Your hypothesis is that $R$ is an equivalence relation on $A$. This means, first of all, that it’s a relation on $A$, i.e., a subset of $A\times A$: every member of $R$ is an ordered pair of the form $(a,b)$, where $a$ and $b$ are members of $A$. But it’s not just any old relation on $A$: it’s reflexive, symmetric, and transitive. The first of these means that for every $a \in A$, $(a,a)\in R$. The second means that if $(a,b)\in R$, then $(b,a)\in R$. And the third means that if $(a,b)\in R$ and $(b,c)\in R$, then $(a,c)\in R$.

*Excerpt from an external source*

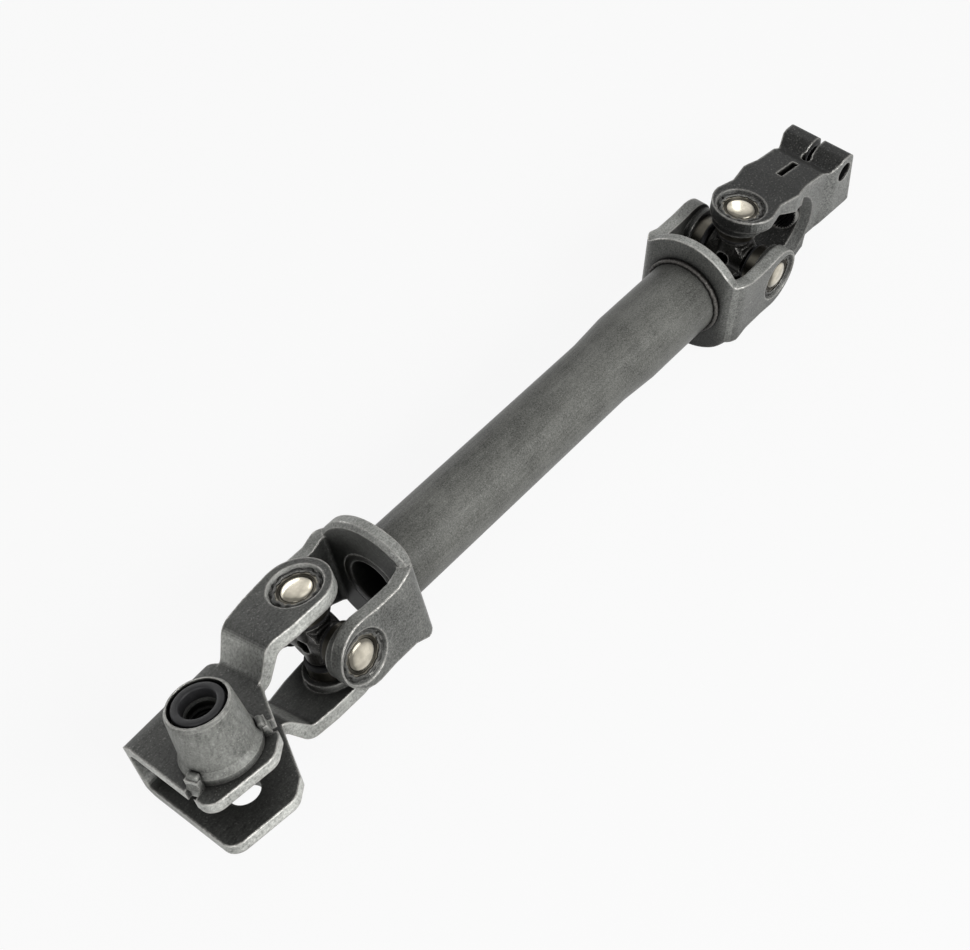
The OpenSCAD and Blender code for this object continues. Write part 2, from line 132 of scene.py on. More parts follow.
class ShaftPieceSizes(bpy.types.PropertyGroup):
    """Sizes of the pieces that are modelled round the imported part."""
    stake_inner: length("Stake ring inside", "Inner radius of the metal staked over a cup", 0.0070)
    stake_outer: length("Stake ring outside", "Outer radius of the metal staked over a cup", 0.0087)
    stake_high: length("Stake ring height", "Height of the staked metal above the floor of the mouth", 0.00055)
    stake_bites: IntProperty(name="Stake bites", description="Punch marks round each cup", default=12)
    stake_depth: length("Stake depth", "Depth of a punch mark", 0.00065)
    crown_radius: length("Crown radius", "Radius of the pressed crown of a cup", 0.0056)
    crown_high: length("Crown height", "Height of the crown above the cup", 0.0009)
    ring_inner: length("Lock ring inside", "Inner radius of the lock ring", 0.0056)
    ring_outer: length("Lock ring outside", "Outer radius of the lock ring", 0.0082)
    lip_wide: length("Stake lip width", "Width of a stake that holds the nut", 0.0056)
    lip_thick: length("Stake lip thickness", "Thickness of a stake that holds the nut", 0.0034)
    lip_high: length("Stake lip height", "Height of a stake that holds the nut", 0.0052)
    bead_ripples: IntProperty(name="Weld ripples", description="Ripples round a weld bead", default=52)
    bead_voxel: length("Weld grain", "Size of the grid that fuses the ripples", 0.00022)
    thread_pitch: length("Thread pitch", "Pitch of the nut thread", 0.0015)
    thread_high: length("Thread height", "Height of the nut thread", 0.00075)
    spline_teeth: IntProperty(name="Spline teeth", description="Teeth round the clamp bore", default=36)
    spline_high: length("Spline height", "Height of a spline tooth", 0.0006)
    spline_gap: length("Spline gap", "Half of the width without teeth at the clamp slit", 0.0014)


class ShaftColours(bpy.types.PropertyGroup):
    """Colours of the finishes."""
    tube: colour("Tube", "Oiled steel of the tube", (0.120, 0.121, 0.112))
    yoke: colour("Shaft yokes", "Pressed steel of the two shaft yokes", (0.140, 0.142, 0.134))
    channel: colour("Pinch yoke", "Phosphated steel of the lower pinch yoke", (0.170, 0.172, 0.162))
    nut: colour("Nut", "Phosphated steel of the captive nut", (0.185, 0.188, 0.175))
    fork: colour("Clamp fork", "Forged iron of the upper clamp fork", (0.062, 0.063, 0.060))
    cross: colour("Crosses", "Hardened steel of the crosses", (0.075, 0.072, 0.066))
    weld: colour("Welds", "Burnt steel of the weld beads", (0.085, 0.080, 0.074))
    bare: colour("Bare metal", "Worn edges where the finish is gone", (0.52, 0.51, 0.48))
    cup: colour("Cups", "Ground steel of the bearing cups", (0.35, 0.325, 0.27))
    rubber: colour("Seals", "Rubber of the lip seals", (0.018, 0.018, 0.019))
    ring: colour("Lock ring", "Dark lock ring in the nut", (0.016, 0.016, 0.017))


class ShaftStudio(bpy.types.PropertyGroup):
    """Camera, lamps and floor."""
    place: FloatVectorProperty(name="Camera place", description="Where the camera stands",
                               default=(-0.33309, -0.23289, 0.48797), subtype="TRANSLATION", unit="LENGTH")
    turn: FloatVectorProperty(name="Camera turn", description="How the camera is turned", subtype="EULER",
                              default=(radians(39.94), radians(-0.92), radians(-50.91)))
    lens: FloatProperty(name="Focal length", description="Focal length on a 36 mm sensor, in mm", default=67.7)
    key: FloatProperty(name="Key lamp", description="Power of the large lamp in front", default=9.8)
    side: FloatProperty(name="Side lamp", description="Power of the lamp beyond the lower joint", default=3.2)
    rim: FloatProperty(name="Rim lamp", description="Power of the narrow lamp behind", default=0.7)
    top: FloatProperty(name="Top lamp", description="Power of the lamp above", default=0.4)
    back: FloatProperty(name="Back lamp", description="Power of the low lamp behind", default=2.2)
    ambient: FloatProperty(name="Ambient", description="Brightness of the surroundings", default=0.1)
    floor: colour("Floor", "Colour of the floor", (0.6, 0.6, 0.6))
    floor_size: length("Floor size", "Half the side of the floor", 12.0)


# Finishes, each a graph of nodes that reads Object coordinates in millimetres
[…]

You want to show that $R^{-1}$ is also an equivalence relation on $A$. So what is $R^{-1}$? By definition $R^{-1} = \{(b,a):(a,b)\in R\}.$ (Note that we’re talking about ordered pairs in $R$, not in $A$: they aren’t in $A$.) To show that $R^{-1}$ is an equivalence relation on $A$, you have to show

$\qquad$(1) that $R^{-1}$ is a relation on $A$;
$\qquad$(2) that $R^{-1}$ is reflexive;
$\qquad$(3) that $R^{-1}$ is symmetric; and
$\qquad$(4) that $R^{-1}$ is transitive.

In other words, you have to show

$\qquad$(1) that $R^{-1}\subseteq A\times A$;
$\qquad$(2) that for every $a\in A$, $(a,a)\in R^{-1}$;
$\qquad$(3) that if $(a,b)\in R^{-1}$, then $(b,a)\in R^{-1}$; and
$\qquad$(4) that if $(a,b)\in R^{-1}$ and $(b,c)\in R^{-1}$, then $(a,c)\in R^{-1}$.

In order to do this, you’ll have to use the facts about $R$ that I mentioned in the first paragraph.